Yurt Dışı Yerleşiklerin DTH’larında Kısa-Uzun Vade Ayrımı Yapılması: Diğer bir iyileştirme ise, yurt dışı yerleşiklerin Türkiye’deki mevduatlarının kısa ve uzun vade ayrımının yapılması olmuştur.
Eski uygulamada yurt dışında yerleşik gerçek ve tüzel kişilerin yurt içinde yerleşik bankalardaki döviz
ve TL mevduatlarının tamamının kısa vadeli olduğu varsayılmaktaydı. Ancak, söz konusu mevduat
yükümlülükleri için banka mizan verilerinde 1 yıla kadar ve 1 yılın üstünde olmak üzere vadeye göre
ayrım olduğu bilinmektedir. Bu çerçevede, mevcut tablodaki mevduat kalemlerinin kısa ve uzun
vadeli olarak ayrıştırılması Bankalar Tek Düzen Hesap Planı (THP) çerçevesinde yapılmıştır.

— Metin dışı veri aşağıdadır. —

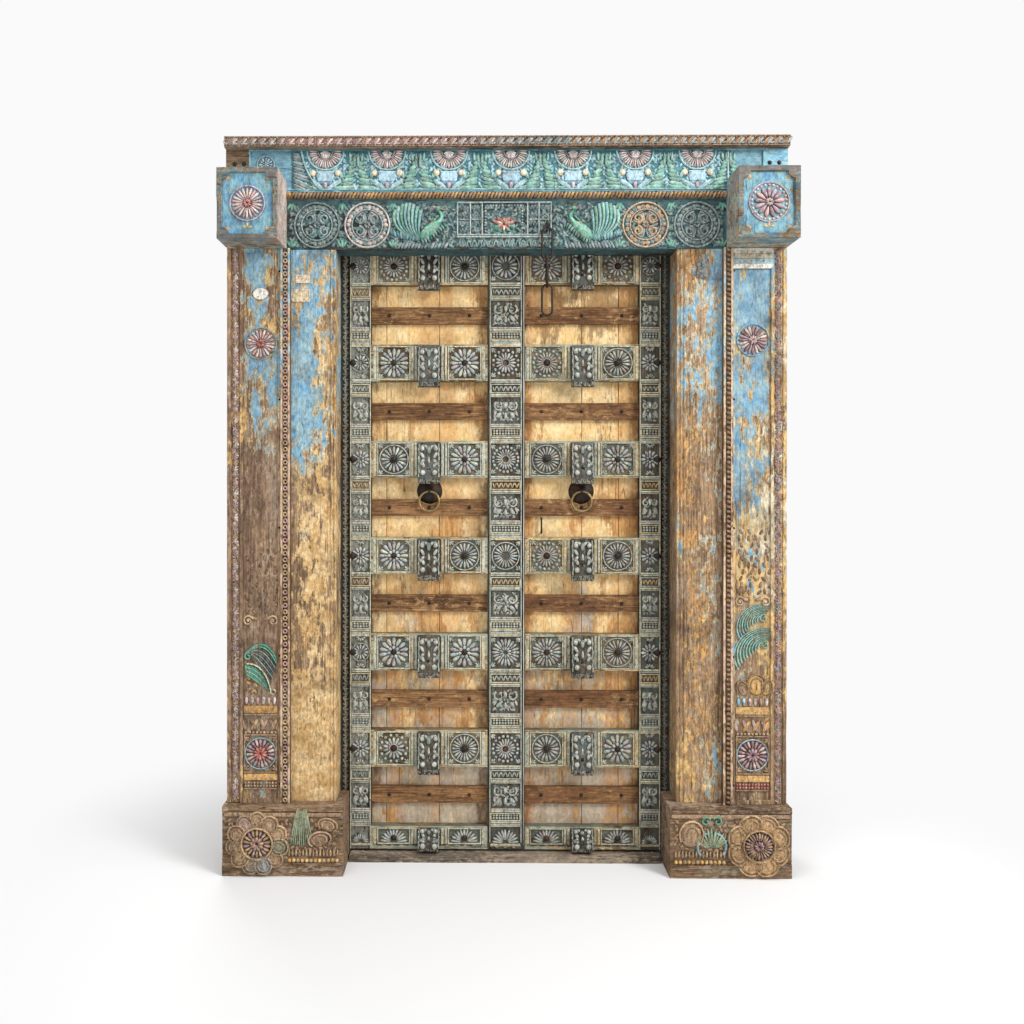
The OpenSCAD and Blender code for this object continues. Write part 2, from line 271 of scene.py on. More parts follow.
def agedTimber(name, look):
    # old wood under any number of flaking coats, with cracks along the grain, and grime and painted shade in
    # the hollows
    paint = Finish(name)
    place = paint.place()
    grain = look.get("grain", "z")
    x, y, z = (paint.node("ShaderNodeSeparateXYZ", {}, {0: place}, out=axis) for axis in range(3))

    fine = paint.noise(paint.moved(place, stretched(grain, 0.05)), 210, 4, 0.7)
    broad = paint.noise(paint.moved(place, stretched(grain, 0.16), (3.1, 1.7, 0.4)), 19, 4, 0.55, 0.6)
    speck = paint.noise(place, 330, 3, 0.7)
    colour = paint.mix(look["dark"], look["light"], paint.fade(fine * 0.55 + broad * 0.45, 0.38, 0.62))
    veins = paint.noise(paint.moved(place, stretched(grain, 0.03), (7.7, 2.3, 5.1)), 48, 2, 0.5, 0.3)
    cracks = (1 - paint.fade(abs(veins - 0.5), 0.0, look.get("crack", 0.008))) * paint.fade(broad, 0.42, 0.6)
    height = fine * 0.45 + speck * 0.25 - cracks * 1.4
    covered = None

    for number, coat in enumerate(look.get("coats", [])):
        shift = 11.3 * (number + 1) + coat.get("seed", 0)
        streaks = stretched(grain, coat.get("streak", 0.45))
        flakes = paint.noise(paint.moved(place, streaks, (shift, 2.0, shift * 0.6)),
                             coat.get("scale", 42), 8, 0.72)
        patches = paint.noise(paint.moved(place, stretched(grain, 0.4), (2.0, shift, 1.0)),
                              coat.get("patch", 6.0), 4, 0.6, 0.4)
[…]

Çalışma
sonucu, uzun vadeli mevduat tutarları kısa vadeli dış borç tablosundan çıkarılmıştır.
Revizyonların İstatistikler Üzerindeki Etkisi: Üç başlık altında gerçekleştirilen revizyonlar sonrası Mayıs 2021 itibarıyla;
• Kısa Vadeli Dış Borç 25,7 milyar ABD doları azalarak 144,9 milyar ABD dolarından 119,2 milyar ABD dolarına,
• UYP net pozisyon açığı 33,6 milyar ABD doları azalarak 327,8 milyar ABD dolarından 294,2 milyar ABD dolarına,
• Firmaların Net Döviz Pozisyon Açığı ise 37,0 milyar ABD doları azalarak 168,6 milyar ABD dolarından 131,6 milyar ABD dolarına geriledi.